August 10, 2013 09:17:38 AM IST By Mansoor Khan, Glamsham Editorial
THE FIRST PATRIOTIC SONG FROM THE FILM KISMET
While most of you are aware of patriotic songs like 'Ai mere vatan ke logon...,''Mere desh ki dharti sona ugle....,''Kar chale hum fida jaan-o-tan saathiyon...' etc. that play on each national holidays, do you know which was the 'First Patriotic Song' that took the nation by storm.
Glamsham.Com unravels the secret in our Independence Day Special.

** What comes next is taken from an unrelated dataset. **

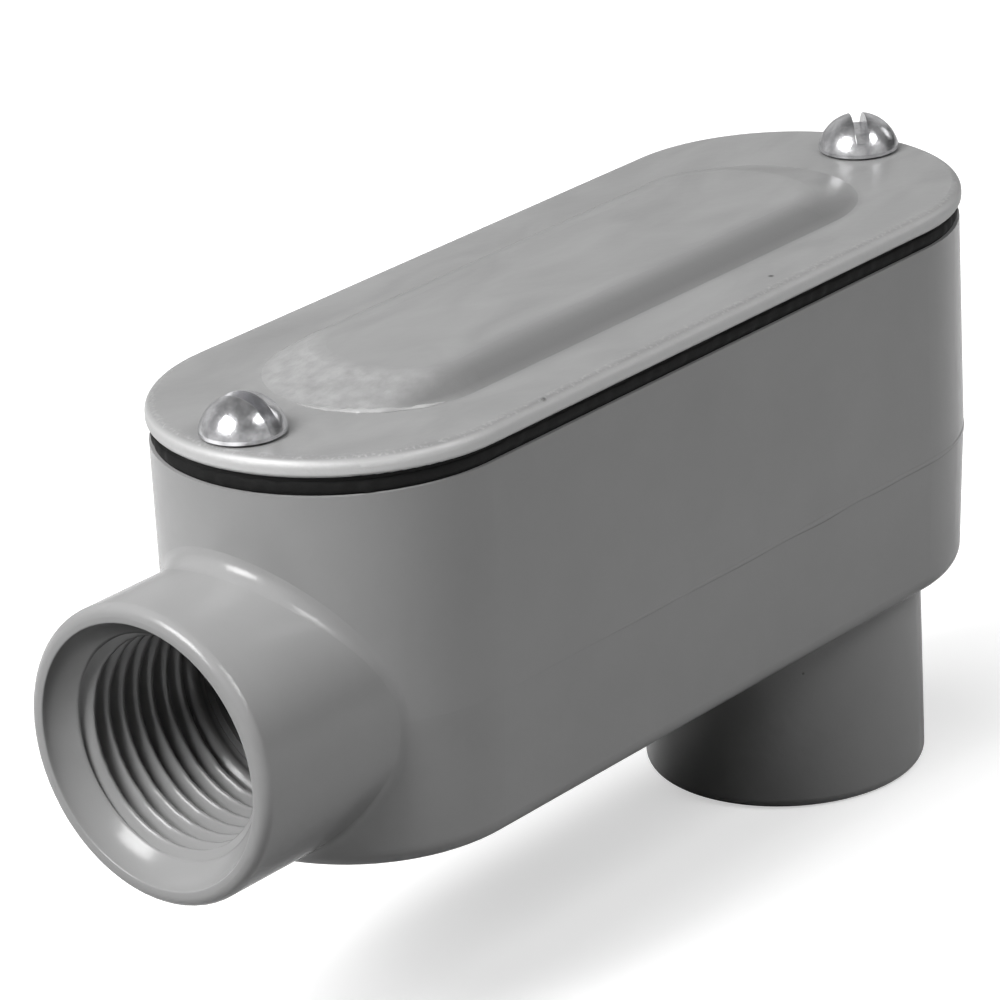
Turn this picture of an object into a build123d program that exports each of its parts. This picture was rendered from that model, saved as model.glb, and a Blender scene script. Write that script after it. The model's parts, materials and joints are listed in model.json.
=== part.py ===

The song that took the nation by storm was the super hit number 'Door hato aye duniya walo,' 'Hindustan hamara hain...' from Ashok Kumar starrer KISMAT (1943). The song was written by Monarch of Patriotic Songs Kavi Pradeep and was composed by Anil Biswas. The song was sung by Ameerbai Karnataki and Khan Mastana. The song was an instant success, particularly because it was set in the wake of Quit India Movement. The song had such an intense impact on the people that it created a mass hysteria among cinegoers who literally went crazy when the song blazed on the screen.
According to reports when the song used to appear on screen, the sitting audience used to give a standing ovation and amidst thunderous applause demanded a repeat run of the song, which the theatre owners usually obliged!!! As a result the movie was a runaway hit. Readers might be stunned to know that before SHOLAY and DILWALE DULHANIYA LE JAYENGE created record of maximum run in a single theatre, it was KISMAT that created the record of running consecutively for two hundred weeks in Kolkata's single cinema house! According to box office reports the movie grossed Rs.10 million in 1943, which if calculated from today's cinema ticket rates may be equal to a whopping Rs.632 million!!!
Another unknown fact about the song is that during pre-independence patriotic songs were banned by the British. This song 'Door hato aye duniya walo,' 'Hindustan hamara hain..' too got tangled in the censor trouble but Kavi Pradeep cleverly deceived the hawk eyes of the British censors by cunningly including the line 'Shuru hua hai jung tumhara Jaag utho Hindustani phir na kisi ke aage jhukna German ho ya japani'.
The words German and Japani cleverly convinced the Britishers that the song was not targeted towards them.